Bottas admitted he was surprised by the gap to the Ferraris at the front. “We thought going into today we could fight for pole position, but that was definitely out of reach,” the Finn said. "There was nothing in the lap that we could gain that much, in terms of getting the tyres ready, but not by half a second.

“I think they have a really strong car, you can see in very long corners they gain quite a bit on us. Now there is no speed difference on the straights and with the gains they are making on the corners, we have definitely work to do. Hopefully we can make up tomorrow what lacked today.”

The straight-line speed advantage Mercedes had enjoyed since the start of the V6 hybrid era in 2014 has disappeared. At a track such as the Shanghai International Circuit, not having that benefit is proving particularly costly.

But it is on the tyres where Mercedes really appears to be struggling this weekend. A few concerns arose regarding its pace on the softer tyre compounds through pre-season testing, with its struggles being particularly clear in Bahrain last weekend. Ferrari had a decent edge on the Supersoft and Soft compounds - yet on the Mediums, both Bottas and Hamilton were rapid.

Pirelli’s ‘double step’ in China between the Ultrasoft and Soft compounds prompted both Mercedes and Ferrari to complete Q2 on the harder tyre, ensuring they will be able to start on Softs. The Ultrasoft led to some quick lap times in Q3, including a new track record from Vettel, but most feared it would not hold up for more than a few laps in the race.

Starting on the Soft gives Mercedes the chance to go deeper into the race before making the switch to Mediums where it should be more comfortable. The team has pinned much of its hopes of slightly warmer weather on Sunday after struggling to get its tyres - particularly the Ultrasofts - up to temperature in qualifying due to the cool conditions.

“We are lacking grip, and you can fall out of the window by the tyres getting too hot or by the tyres being too cold,” Mercedes chief Toto Wolff said after the session.

“There’s two extremes like we had in Bahrain. I think this is what happened.”

Mercedes was able to get around it in Bahrain by running a different tyre strategy to Ferrari.
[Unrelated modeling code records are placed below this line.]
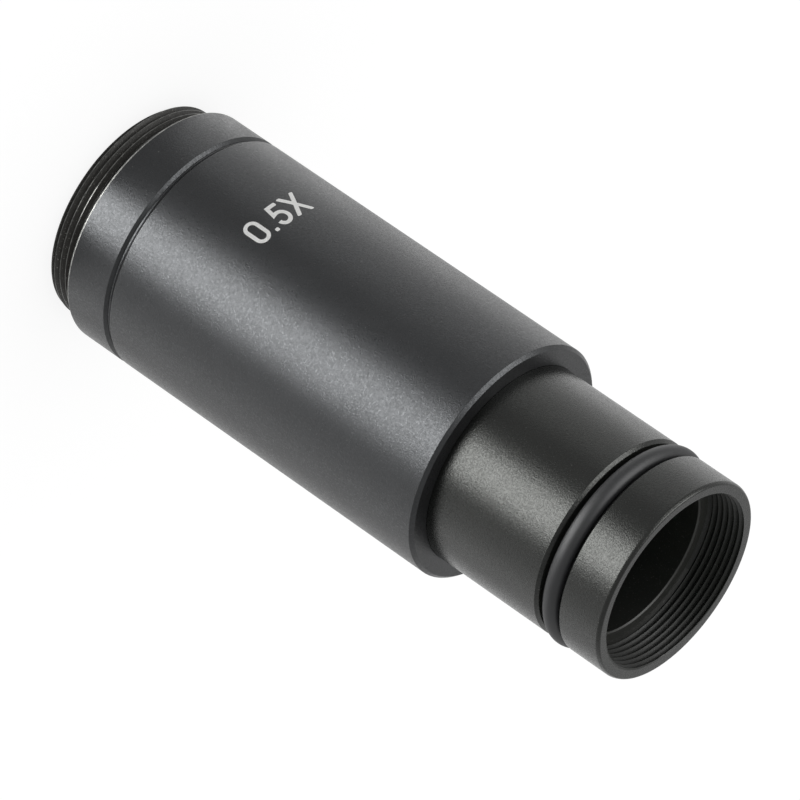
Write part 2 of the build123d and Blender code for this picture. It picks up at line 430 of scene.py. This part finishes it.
collar_inside = rounded([
    (thread_r, thread_length, 0),
    (relief_r, thread_length, 0),
    (relief_r, flange_z + relief_undercut, 0.08),
    (relief_edge_r, flange_z + relief_undercut, 0),
    (relief_edge_r, flange_z, edge_break),
    (barrel_r - flange_chamfer, flange_z, edge_break),
    (barrel_r, flange_z + flange_chamfer, flange_edge_round),
    (barrel_r, seam_z - collar_seam_chamfer, edge_break),
    (barrel_r - collar_seam_chamfer, seam_z, 0.03),
    (socket_r, seam_z, 0.03),
    (socket_r, collar_step_z, 0),
    (collar_bore_r, collar_step_z, edge_break),
    (collar_bore_r, collar_mouth_chamfer, edge_break),
    (collar_bore_r + collar_mouth_chamfer, collar_z, 0.03),
    (thread_r, collar_z, 0),
])[1:-1]


def collar_section(turn):
    thread = thread_rows(collar_z, thread_length, thread_pitch, end_chamfered, thread_depth, False, turn)
    return thread + collar_inside


def on_camera_thread(r, z):
    return r < relief_edge_r and z < flange_z + 0.5


def on_camera_crest(r, z):
    return r > thread_r - crest_band and z < thread_length


def on_flange_edge(r, z):
    from_edge = abs(z - flange_z - flange_chamfer)
    return r > barrel_r - bare_edge_width and from_edge < bare_edge_width


collar = turned("camera_collar", collar_section)
dress(collar, barrel_black, "barrel_anodised", "c_mount_collar")
paint(collar, thread_black, on_camera_thread)
paint(collar, crest_metal, on_camera_crest)
paint(collar, edge_metal, on_flange_edge)

# Main barrel
barrel_section = rounded([
    (spigot_bore_r, spigot_z, edge_break),
    (spigot_r, spigot_z, edge_break),
    (spigot_r, seam_z, 0),
    (land_r, seam_z, 0.02),
    (land_r, seam_z + land_width, 0.05),
    (barrel_r, seam_z + land_width + slope_length, 0.15),
    (barrel_r, shoulder_z - barrel_front_chamfer, 0.08),
    (barrel_r - barrel_front_chamfer, shoulder_z, 0.08),
    (register_bore_r + register_chamfer, shoulder_z, 0.02),
    (register_bore_r, shoulder_z - register_chamfer, 0),
    (register_bore_r, register_z, 0),
    (tube_thread_r + screw_gap, register_z, edge_break),
    (tube_thread_r + screw_gap, chamber_high_z, edge_break),
    (chamber_r, chamber_high_z, 0.1),
    (chamber_r, chamber_low_z, 0.1),
    (spigot_bore_r, chamber_low_z, edge_break),
])
dress(turned("barrel_body", barrel_section), barrel_black, "barrel_anodised", "main_barrel")


# Eyepiece tube
def mouth_blank(z):
    """Inner radius of the mouth's blank, with its lead-in chamfer."""
    return mouth_r + max(0, z - (mouth_z - mouth_thread_end))


tube_outside = rounded([
    (mouth_r, mouth_z, 0),
    (tube_r - mouth_edge_width, mouth_z, 0.2),
    (tube_r, mouth_z - mouth_edge_length, 0.4),
    (tube_r, groove_high_z + groove_edge_chamfer, 0.08),
    (tube_r - groove_edge_chamfer, groove_high_z, 0.08),
    (groove_floor_r, groove_high_z, 0.12),
    (groove_floor_r, groove_low_z, 0.12),
    (tube_r - groove_edge_chamfer, groove_low_z, 0.08),
    (tube_r, groove_low_z - groove_edge_chamfer, 0.08),
    (tube_r, shoulder_z, 0.03),
    (register_r, shoulder_z, 0),
    (register_r, register_z, 0.03),
    (tube_thread_r, register_z, 0),
    (tube_thread_r, tube_rear_z, edge_break),
    (lens_bore_r, tube_rear_z, edge_break),
    (lens_bore_r, field_seat_z, 0),
    (tube_bore_r, field_seat_z, edge_break),
    (tube_bore_r, mouth_step_z - mouth_step_chamfer, edge_break),
    (tube_bore_r + mouth_step_chamfer, mouth_step_z, 0.03),
    (mouth_r, mouth_step_z, 0),
])[1:]


def tube_section(turn):
    low = mouth_step_z + mouth_thread_start
    thread = thread_rows(low, mouth_z, mouth_pitch, mouth_blank, mouth_thread_depth, True, turn)
    return tube_outside + thread


def on_tube_inside(r, z):
    return r < tube_r - groove_edge_chamfer and z < mouth_z - 0.01


def on_mouth_step(r, z):
    return tube_bore_r < r < mouth_r + 0.1 and abs(z - mouth_step_z) < 0.2


def on_mouth_crest(r, z):
    in_thread = mouth_step_z + 0.5 < z < mouth_z - mouth_thread_end
    return in_thread and abs(r - mouth_r) < crest_band


tube = turned("eyepiece_tube_body", tube_section)
dress(tube, tube_black, "tube_anodised", "eyepiece_tube")
paint(tube, inner_black, on_tube_inside)
# The step ring gets the lighter copy: painted light.
paint(tube, step_painted_lighter, on_mouth_step)
paint(tube, mouth_crest_metal, on_mouth_crest)

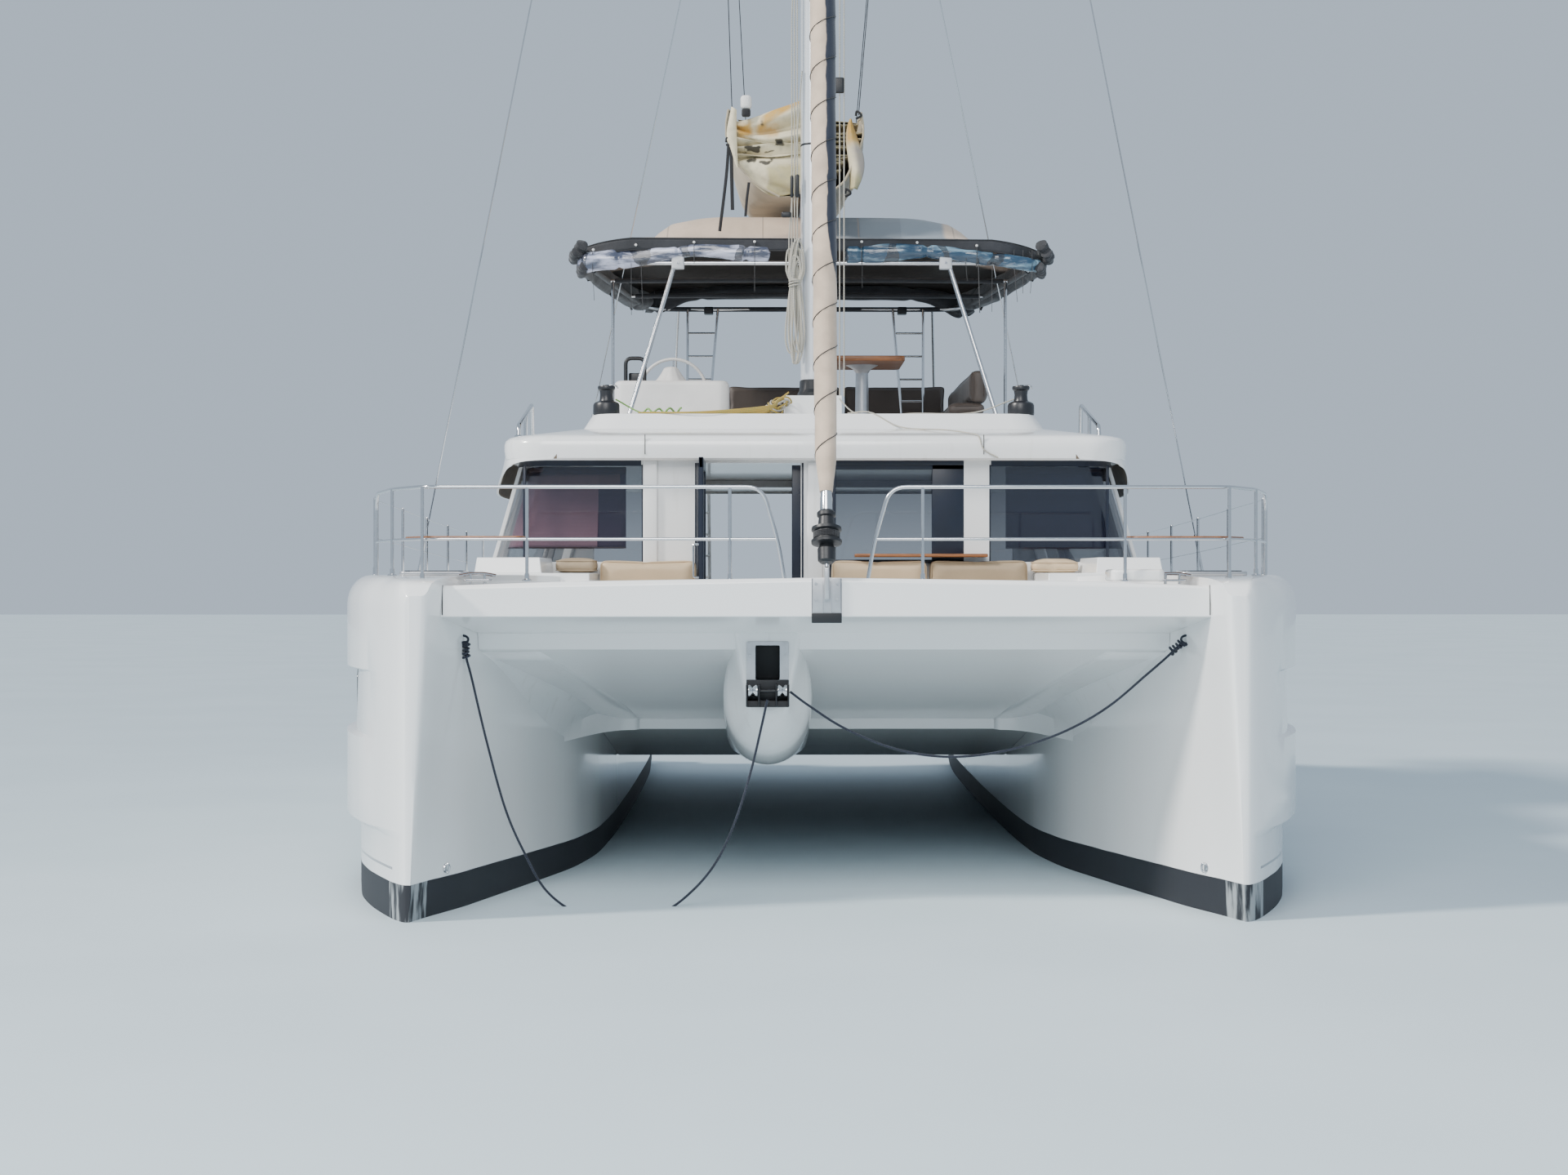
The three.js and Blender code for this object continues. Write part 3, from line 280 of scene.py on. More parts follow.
class Form:
    """The grids of points that make up one piece, each rows by columns by three coordinates. What is added is
    mirrored to the form's side."""

    def __init__(self, side=PORT):
        self.points, self.quads, self.maps, self.finish, self.count, self.side = [], [], [], [], 0, side

    def both(self):
        """Goes through the two sides: what is added while one is out goes to that side."""
        for self.side in SIDES:
            yield self.side

    def grid(self, points, around=False, ends=False, finish=0):
        """Adds a grid. around joins its last column to its first, and ends fills its first and last row."""
        p = np.asarray(points, float) * (self.side, 1, 1)
        if ends:
            p = np.array([shut(p[0]), *p, shut(p[-1])])
        if around:
            p = np.concatenate([p, p[:, :1]], 1)
        rows, columns = p.shape[:2]
        index = self.count + np.arange(rows * columns).reshape(rows, columns)
        quads = np.stack([index[:-1, :-1], index[:-1, 1:], index[1:, 1:], index[1:, :-1]], -1).reshape(-1, 4)
        across = np.linalg.norm(np.diff(p, axis=1), axis=2).max(0)
        down = np.linalg.norm(np.diff(p, axis=0), axis=2).max(1)
        u, v = (np.concatenate([[0], np.cumsum(steps)]) for steps in (across, down))
        self.points.append(p.reshape(-1, 3))
        self.quads.append(quads)
        self.maps.append(np.stack(np.meshgrid(u, v), -1).reshape(-1, 2))
        self.finish.append(np.full(len(quads), finish))
        self.count += rows * columns
        return self

    def pipe(self, path, radius, sides=10, closed=False, finish=0, flat=1.0):
        return self.grid(tube(path, radius, sides, closed, flat), True, not closed, finish)

    def solid(self, low, high, edge=0.01, corner=None, finish=0, facets=4):
        return self.grid(block(low, high, edge, corner, facets), True, True, finish)

    def turned(self, profile, centre, axis="z", sides=28, finish=0):
        return self.grid(lathe(profile, centre, axis, sides), True, True, finish)

    def build(self, name, *finishes, body="boat", slot="gelcoat", replaces=(), sharp=35):
        """Makes the mesh: doubles merged, faces turned outwards, smooth but for sharp edges."""
        quads = np.concatenate(self.quads)
        mesh = bpy.data.meshes.new(name)
        mesh.from_pydata(np.concatenate(self.points), [], quads)
        mesh.uv_layers.new(name="UVMap").data.foreach_set("uv", np.concatenate(self.maps)[quads.ravel()].ravel())
        mesh.polygons.foreach_set("material_index", np.concatenate(self.finish).astype(np.int32))
        tidied(mesh, finishes, sharp, 2e-5)
        return seat(bpy.data.objects.new(name, mesh), body, replaces)


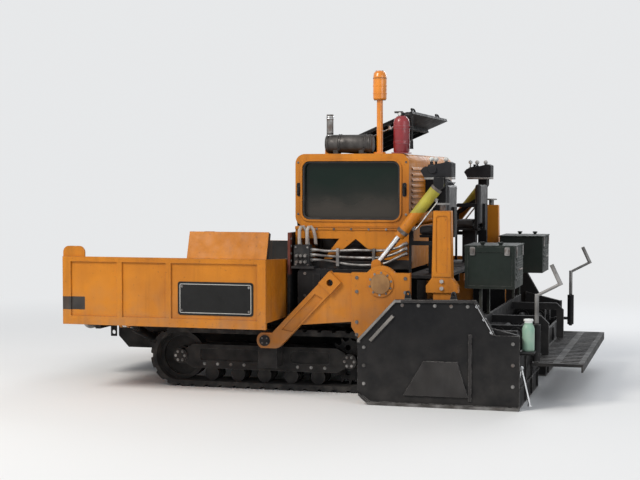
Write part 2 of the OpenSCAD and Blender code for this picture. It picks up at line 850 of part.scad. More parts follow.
main_frame();
conveyor_floor();
slat_chains();
bulkhead();
push_beam();
track_frame_left();
track_frame_right();
track_left();
track_right();
engine_block();
bay_panels();
engine_hood();
hood_grilles();
side_tanks();
hydraulic_hoses();
operator_deck();
console();
seat_frames();
seat_left();
seat_right();
beacon_mast();
extinguisher();
tie_down_lugs();
auger_support();
push_roller_left();
push_roller_right();
hopper_wing_left();
hopper_wing_right();
wing_barrel_left();
wing_barrel_right();
wing_rod_left();
wing_rod_right();
auger_left();
auger_right();
auger_flight_left();
auger_flight_right();
hood_lid();
tow_arm_left();
tow_arm_right();
screed_body();
screed_boxes();
depth_posts();
walkway();
lift_barrel_left();
lift_barrel_right();
lift_rod_left();
lift_rod_right();
extension_left();
extension_right();
end_gate_left();
end_gate_right();
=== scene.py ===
"""Looks of the tracked asphalt paver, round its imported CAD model. Metres, +X forward, +Y left, +Z up."""
import functools
import json
import math
from collections import namedtuple
from itertools import product

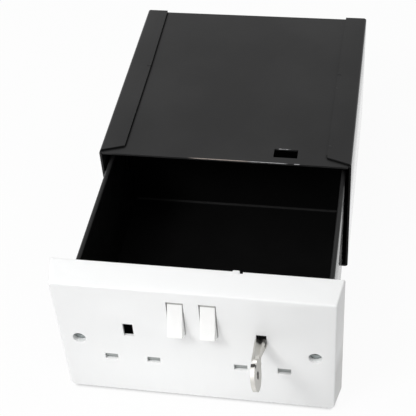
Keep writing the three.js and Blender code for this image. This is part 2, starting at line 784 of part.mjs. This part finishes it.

The decision to one-stop and use Mediums took the paddock by surprise, yet it put the team within 0.7 seconds of an unlikely victory.

But there does not seem to be many ways to get to the finish in China with just one pit stop. The circuit is so tough on tyres that running a Soft-Soft-Medium strategy looks most likely. So long as Ferrari can keep hold of the front two positions at the start, it will be in a position to react to Mercedes’ strategy plays with a bit of a buffer.

Yet if things go the same way as they did in Bahrain, with at least one of the Mercedes drivers getting in amongst the Ferraris at the front, there will be a real race on. If the Soft tyres get in the right window, Mercedes will have a real shot at unleashing the pace of the W09 Hybrid we saw in Australia - and Vettel is well aware of the threat both Silver Arrows pose.

“It’s a track where you need to get in and find that sweet spot, and if you’re a little bit out then easily you drop a little bit of time,” Vettel said.

"I wouldn’t be surprised if tomorrow that gap disappears and it will be a very tight race. Obviously I wouldn’t mind if it stays there, but I think it will be a tight race amongst the top three teams and a long, tough race.”

Opportunity knocks once again for Ferrari. Vettel has the chance to make it three wins from three - what would be his best ever start to a season, beating 2011 - despite not appearing to have the fastest car outright.

But if 2017 taught us anything, it is not to write Mercedes or, in particular, Lewis Hamilton off.